Aphids: Yep these suckers often hitch a ride inside. Inspect the undersides of leaves before you bring in your plants and keep an eye out for fresh hatches soon after the plants come inside.

Rolling with the pill bugs isn’t good.

Woodlice: Also known as pill bugs or rolly-pollies, these eaters of decomposition love to hide on the bottom of planters or just inside the drain holes. Knock them loose outside before you bring in your plants.

Frogs aren’t houseplant pests, but…

Frogs: Okay, these aren’t pests, but they really don’t want to live indoors with you. Our native Pacific tree frogs tried to make many of our houseplants high on a deck their homes. Carefully, help them find their way outside where they know how to survive just fine all winter.

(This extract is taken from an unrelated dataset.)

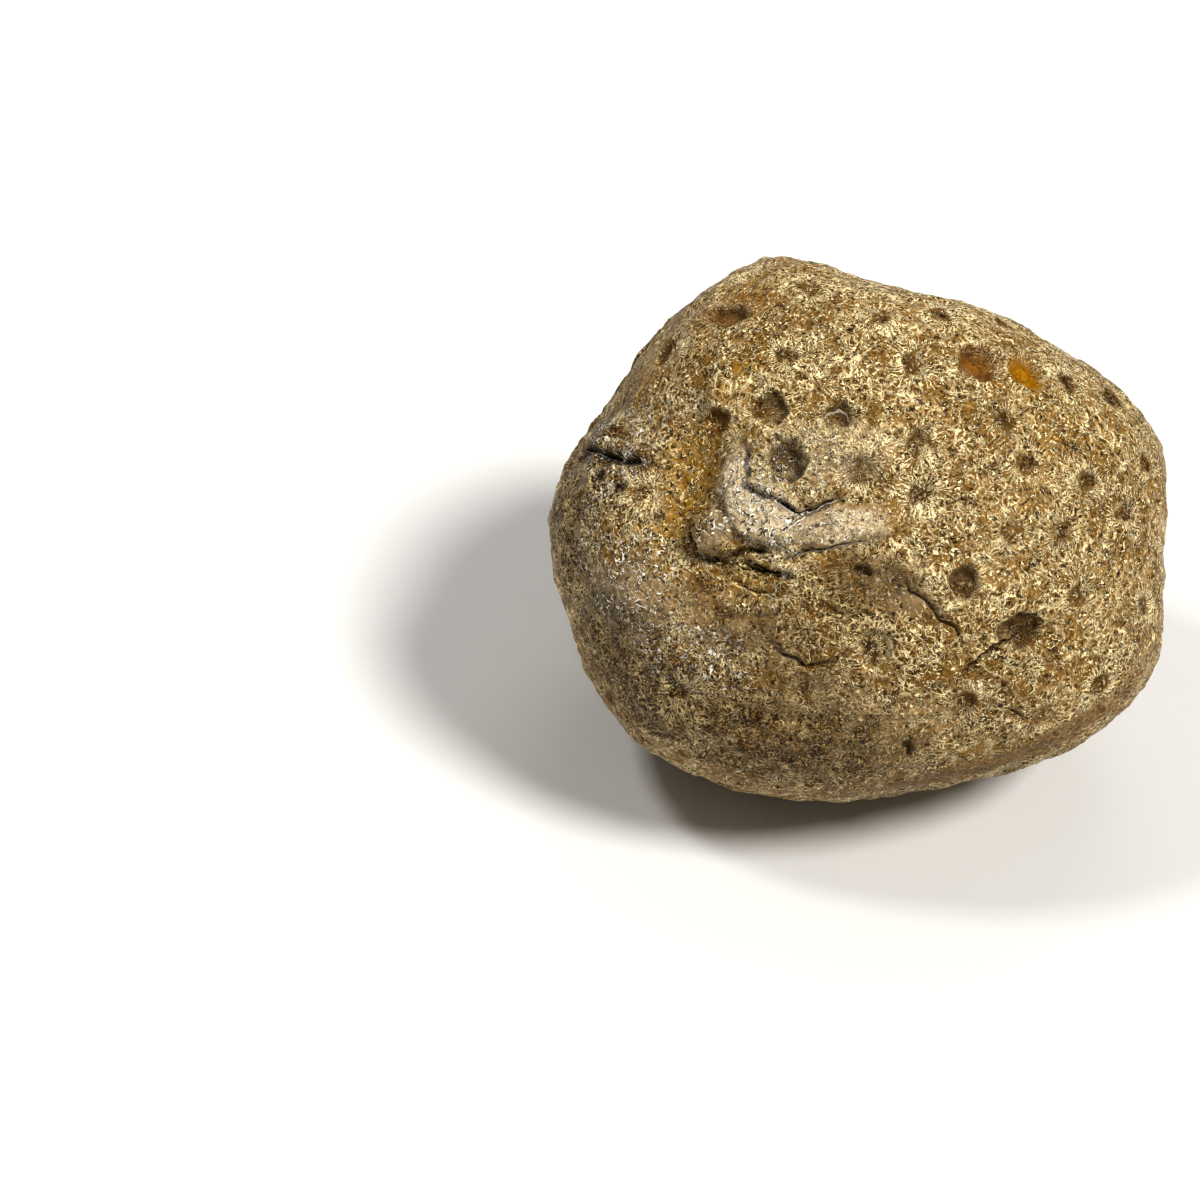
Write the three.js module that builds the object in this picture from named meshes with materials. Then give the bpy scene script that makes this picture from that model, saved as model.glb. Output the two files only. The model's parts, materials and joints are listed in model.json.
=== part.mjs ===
// A fossil coral head: one wave-rounded limestone cobble, cut by the sea from a colony of many-sided
// coral cups. It lies on a worn flat, leaning back, with its broad cupped face turned up and forward.
//
// Units are millimetres, +Z is up, and the broad face looks along -Y. The origin is the middle of the
// base of the stone's box. The stone is first shaped upright, with the broad face in the XZ plane, then
// leant back and worn flat underneath.
import * as THREE from "three";
import { mergeVertices } from "three/addons/utils/BufferGeometryUtils.js";

// Rim of the broad face: the radius from the middle of the stone at equal steps all round, starting at
// +X and turning towards the top.
const RIM_RADII = [59.5, 61, 53.5, 49.5, 48.5, 57, 56.5, 56, 62, 60.5, 61.5, 57.5, 53.5, 53, 58.5, 64];
const MEAN_RIM = RIM_RADII.reduce((sum, radius) => sum + radius) / RIM_RADII.length;

const FRONT_BULGE = 48; // depth of the stone in front of the rim
const BACK_BULGE = 50; // depth behind the rim
const SQUARENESS = 2.25; // 2 is an ellipsoid, and more fills out the shoulders
const LEAN_DEG = 40; // how far the broad face leans back from upright
const UNDERSIDE_WEAR = 3; // how much the stone has lost where it rests
const DETAIL = 15; // subdivisions of each face of the first icosahedron

// Swells and hollows of the broad face: the place on the face, the radius of the patch, and its height.
const FRONT_RELIEF = [
  { x: -34, z: 8, radius: 16, height: -3.5 }, // the worn basin on the left
  { x: -48, z: -10, radius: 18, height: 2.5 }, // the hump between the basin and the left end
  { x: -20, z: 1, radius: 11, height: 2 }, // the pale nodule beside the basin
  { x: -8, z: -28, radius: 16, height: -1.5 }, // the dip low on the face
  { x: 34, z: -20, radius: 22, height: 1.5 }, // the swell at the lower right
  { x: 10, z: 30, radius: 20, height: -1 }, // the flat towards the top
];

// Swells and hollows of the back.
const BACK_RELIEF = [
  { x: 25, z: 15, radius: 30, height: -4 }, // a broad worn facet
  { x: -30, z: -8, radius: 26, height: -3 }, // a smaller facet beside it
  { x: -14, z: 30, radius: 20, height: 2.5 }, // the shoulder between them
];

// The rim's radius at a bearing in radians, as a closed Catmull-Rom spline through the rim radii.
function rimRadius(bearing) {
  const steps = RIM_RADII.length;
  const place = ((bearing / (2 * Math.PI)) * steps + steps) % steps;
  const step = Math.floor(place);
  const t = place - step;
  const [before, start, end, after] = [-1, 0, 1, 2].map((k) => RIM_RADII[(step + k + steps) % steps]);
  const slopeStart = (end - before) / 2;
  const slopeEnd = (after - start) / 2;
  return (
    start * (2 * t ** 3 - 3 * t ** 2 + 1) +
    slopeStart * (t ** 3 - 2 * t ** 2 + t) +
    end * (3 * t ** 2 - 2 * t ** 3) +
    slopeEnd * (t ** 3 - t ** 2)
  );
}

// The plain cobble, with no swells: how far its surface is from the middle in a direction. The outline of
// the rim fades to a round one towards the middles of the front and the back.
function bodyRadius(direction) {
  const bulge = direction.y < 0 ? FRONT_BULGE : BACK_BULGE;
  const outward = Math.hypot(direction.x, direction.z);
  const outline = rimRadius(Math.atan2(direction.z, direction.x)) - MEAN_RIM;
  const across = outward / (MEAN_RIM + outline * outward ** 3);
  const through = Math.abs(direction.y) / bulge;
  return (across ** SQUARENESS + through ** SQUARENESS) ** (-1 / SQUARENESS);
}

// The height that a list of swells and hollows adds at a place on the face.
function reliefAt(relief, x, z) {
  return relief.reduce(
    (sum, { x: cx, z: cz, radius, height }) =>
      sum + height * Math.exp(-((x - cx) ** 2 + (z - cz) ** 2) / radius ** 2),
    0
  );
}

// Moves a point of the unit sphere out to the stone's surface. Relief fades out towards the rim.
function wearPoint(point) {
  const direction = point.clone().normalize();
  const surface = direction.clone().multiplyScalar(bodyRadius(direction));
  const relief = direction.y < 0 ? FRONT_RELIEF : BACK_RELIEF;
  const facing = THREE.MathUtils.smoothstep(Math.abs(direction.y), 0, 0.6);
  const height = facing * reliefAt(relief, surface.x, surface.z);
  return surface.addScaledVector(direction, height);
}

// The cobble as one closed geometry, resting on Z = 0 with the middle of its base at the origin.
function cobbleGeometry() {
  const sphere = new THREE.IcosahedronGeometry(1, DETAIL);
  sphere.deleteAttribute("normal");
  sphere.deleteAttribute("uv");
  const stone = mergeVertices(sphere);
  const places = stone.getAttribute("position");
  const point = new THREE.Vector3();
  for (let i = 0; i < places.count; i++) {
    point.copy(wearPoint(point.fromBufferAttribute(places, i)));
    places.setXYZ(i, point.x, point.y, point.z);
  }
  stone.rotateX(THREE.MathUtils.degToRad(-LEAN_DEG));
  stone.computeBoundingBox();
  const floor = stone.boundingBox.min.z + UNDERSIDE_WEAR;
  for (let i = 0; i < places.count; i++) places.setZ(i, Math.max(places.getZ(i), floor));
  const middle = stone.boundingBox.getCenter(new THREE.Vector3());
  stone.translate(-middle.x, -middle.y, -floor);
  stone.computeVertexNormals();
  return stone;
}

const limestone = new THREE.MeshStandardMaterial({ color: 0xac9061, roughness: 0.45, metalness: 0 });

const coralHead = new THREE.Mesh(cobbleGeometry(), limestone);
coralHead.name = "coral_head";

const fossil = new THREE.Group();
fossil.add(coralHead);

export default fossil;
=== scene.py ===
# A fossil coral head: a wet, sea-worn limestone cobble cut from a colony of many-sided coral cups. It lies
# on a pale floor in soft studio light.
import json
import math
from functools import partial

import bpy
import numpy as np
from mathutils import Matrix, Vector
from mathutils.bvhtree import BVHTree

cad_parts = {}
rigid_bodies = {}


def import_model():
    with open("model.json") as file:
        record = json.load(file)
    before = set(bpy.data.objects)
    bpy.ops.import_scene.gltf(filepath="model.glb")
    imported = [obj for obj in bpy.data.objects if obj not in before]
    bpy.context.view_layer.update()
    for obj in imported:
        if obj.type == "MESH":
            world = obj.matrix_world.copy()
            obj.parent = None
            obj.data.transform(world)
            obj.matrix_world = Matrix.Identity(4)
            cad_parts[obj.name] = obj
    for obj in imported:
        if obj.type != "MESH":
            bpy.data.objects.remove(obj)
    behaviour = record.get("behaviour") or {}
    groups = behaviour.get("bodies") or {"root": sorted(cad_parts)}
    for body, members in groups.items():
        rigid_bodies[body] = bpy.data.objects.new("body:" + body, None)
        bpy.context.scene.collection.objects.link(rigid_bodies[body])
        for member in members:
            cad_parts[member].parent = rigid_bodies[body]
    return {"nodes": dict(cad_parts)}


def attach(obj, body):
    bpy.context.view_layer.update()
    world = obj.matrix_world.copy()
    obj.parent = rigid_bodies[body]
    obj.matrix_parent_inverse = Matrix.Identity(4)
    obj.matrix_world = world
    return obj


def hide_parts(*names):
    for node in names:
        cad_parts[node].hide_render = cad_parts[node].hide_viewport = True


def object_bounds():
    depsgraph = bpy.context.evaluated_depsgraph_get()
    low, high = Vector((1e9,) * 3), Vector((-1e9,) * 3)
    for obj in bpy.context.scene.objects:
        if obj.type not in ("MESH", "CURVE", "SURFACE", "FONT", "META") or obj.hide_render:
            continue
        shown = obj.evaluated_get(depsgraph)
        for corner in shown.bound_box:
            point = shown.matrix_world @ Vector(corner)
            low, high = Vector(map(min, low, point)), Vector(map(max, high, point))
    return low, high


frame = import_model()
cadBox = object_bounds()

mm = 0.001
stoneMiddle = (cadBox[0] + cadBox[1]) / 2
print("frame loaded, the stone's box in mm:", [round(side / mm, 1) for side in cadBox[1] - cadBox[0]])


# camera

camera = {
    "lens": 85,  # mm
    "distance": 0.567,  # from the middle of the stone
    "elevation": 40,  # degrees above the horizon
    "aimLeft": 0.0503,  # how far beside and below the stone it aims, so the stone sits right of the middle
    "aimBelow": 0.019,
}


def addCamera():
    tilt = math.radians(camera["elevation"])
    towardsCamera = Vector((0, -math.cos(tilt), math.sin(tilt)))
    upward = Vector((0, math.sin(tilt), math.cos(tilt)))
    place = stoneMiddle + towardsCamera * camera["distance"]
    aim = stoneMiddle - Vector((1, 0, 0)) * camera["aimLeft"] - upward * camera["aimBelow"]
    turn = (aim - place).to_track_quat("-Z", "Y").to_euler()
    bpy.ops.object.camera_add(location=place, rotation=turn)
    made = bpy.context.object
    made.name = "mainCamera"
    made.data.lens = camera["lens"]
    made.data.clip_start = 0.01
    made.data.clip_end = 50
    bpy.context.scene.camera = made
    bpy.context.view_layer.update()
    return made


mainCamera = addCamera()
eyePoint = np.array(mainCamera.matrix_world.translation)
eyeTurn = np.array(mainCamera.matrix_world.to_3x3())
faceAcross, faceUp, faceOut = eyeTurn[:, 0], eyeTurn[:, 1], eyeTurn[:, 2]
print("camera set")


# the coral colony and its weathering, in millimetres

colony = {
    "reach": 300.0,  # from the colony's growth point to the middle of the stone
    "lean": (0.30, 0.16),  # how far the corallites lean to the right and up from the camera's side
    "spacing": 12.3,  # between the middles of neighbouring cups
    "wander": 1.1,  # how far the walls bend
    "edge": 82.0,  # how far from the middle corallites are planted
    "closest": 0.82,  # of the spacing, between two cups as they are planted
    "tries": 4000,
    "cloud": 16000,  # points that spread the cups evenly
    "rounds": 4,
    "seed": 7,
}

# Places on the broad face are millimetres to the right of and above the stone's middle, as the camera sees
# them. Each cup: across, up, half width, half height, turn in degrees, depth.
cups = [
    (24.1, 32.4, 3.5, 4.0, 0, 2.4),
    (33.7, 30.6, 3.2, 3.9, 30, 1.3),
    (42.4, 28.6, 1.5, 2.5, 30, 1.3),
    (50.8, 25.6, 1.6, 1.8, 0, 1.3),
    (29.0, 20.8, 1.4, 3.8, 28, 1.3),
    (22.0, 21.2, 1.9, 1.9, 0, 0.5),
    (11.8, 32.2, 3.0, 2.6, 0, 0.7),
    (17.2, 42.0, 2.6, 2.0, -20, 1.2),
    (12.2, 16.8, 2.6, 3.3, 15, 1.0),
    (-17.6, 23.2, 3.2, 3.1, 0, 1.7),
    (-4.0, 21.6, 3.3, 3.0, 0, 2.0),
    (-14.8, 12.6, 3.8, 3.8, 0, 3.2),
    (0.0, 10.6, 3.8, 3.6, 0, 1.2),
    (-14.0, 34.0, 1.9, 2.0, 0, 0.7),
    (-27.0, 42.0, 4.6, 2.8, -20, 1.5),
    (-38.8, 34.4, 1.6, 3.0, -35, 1.4),
    (-28.2, 20.8, 2.6, 2.2, 0, 1.8),
    (21.2, -11.4, 3.0, 3.0, 0, 1.7),
    (32.6, -21.4, 4.3, 3.5, 20, 1.9),
    (24.0, -23.2, 1.5, 1.5, 0, 0.7),
    (33.8, 11.8, 2.5, 2.3, 0, 0.5),
    (45.6, 8.2, 2.5, 2.4, 0, 0.5),
    (13.0, 6.6, 2.2, 1.9, 0, 0.6),
    (20.4, -36.2, 3.0, 2.8, 0, 0.9),
    (48.2, -32.2, 2.2, 2.2, 0, 1.0),
    (0.8, -9.4, 1.6, 1.2, 0, 1.2),
    (38.6, -26.0, 1.3, 1.1, 0, 0.9),
    (58.6, 8.6, 1.6, 1.6, 0, 1.2),
    (9.8, -45.2, 1.1, 2.8, 0, 1.4),
    (53.0, 2.6, 2.0, 2.0, 0, 0.5),
    (30.8, -1.4, 2.4, 2.4, 0, 0.5),
    (41.0, -1.6, 2.2, 2.2, 0, 0.5),
    (21.2, 4.2, 1.8, 1.4, 0, 0.9),
    (-52.0, 9.4, 1.8, 1.3, 20, 1.5),
    (-48.2, 7.6, 2.2, 1.1, -15, 1.3),
]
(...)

cleaning pests from houseplant

Clean out detritus & be sure any live frogs stay outside when you bring in your houseplants for winter

And, more icky stuff to watch for…

Mold, Mildew & Fungi: You may find little mushrooms popping up in your houseplant, which shouldn’t give too much worry. But do clean up and dispose of leaf and other detritus in the tops of your planters to dissuade the growth of mildew and mold, which can readily spread to your beloved plants as well.
Weeds: Garden weeds love to set up shop in your container gardens. Be sure to winnow them out before you bring your plants in for winter.

Slugs: Slugs also hide in the wet, dark recesses of planting containers. Dig them free before you bring in your plants.Snails: You may find young snails hatching and climbing through your plants soon after they come indoors. Smash’m!

There are any number of other houseplant pest issues that can pop up when plants move inside for winter.

So, picking over the plants, soil and containers carefully before you bring them inside is a good basic rule. Too, spraying any questionable foliage with a good jet of water may also knock back some of the more common problems like aphids.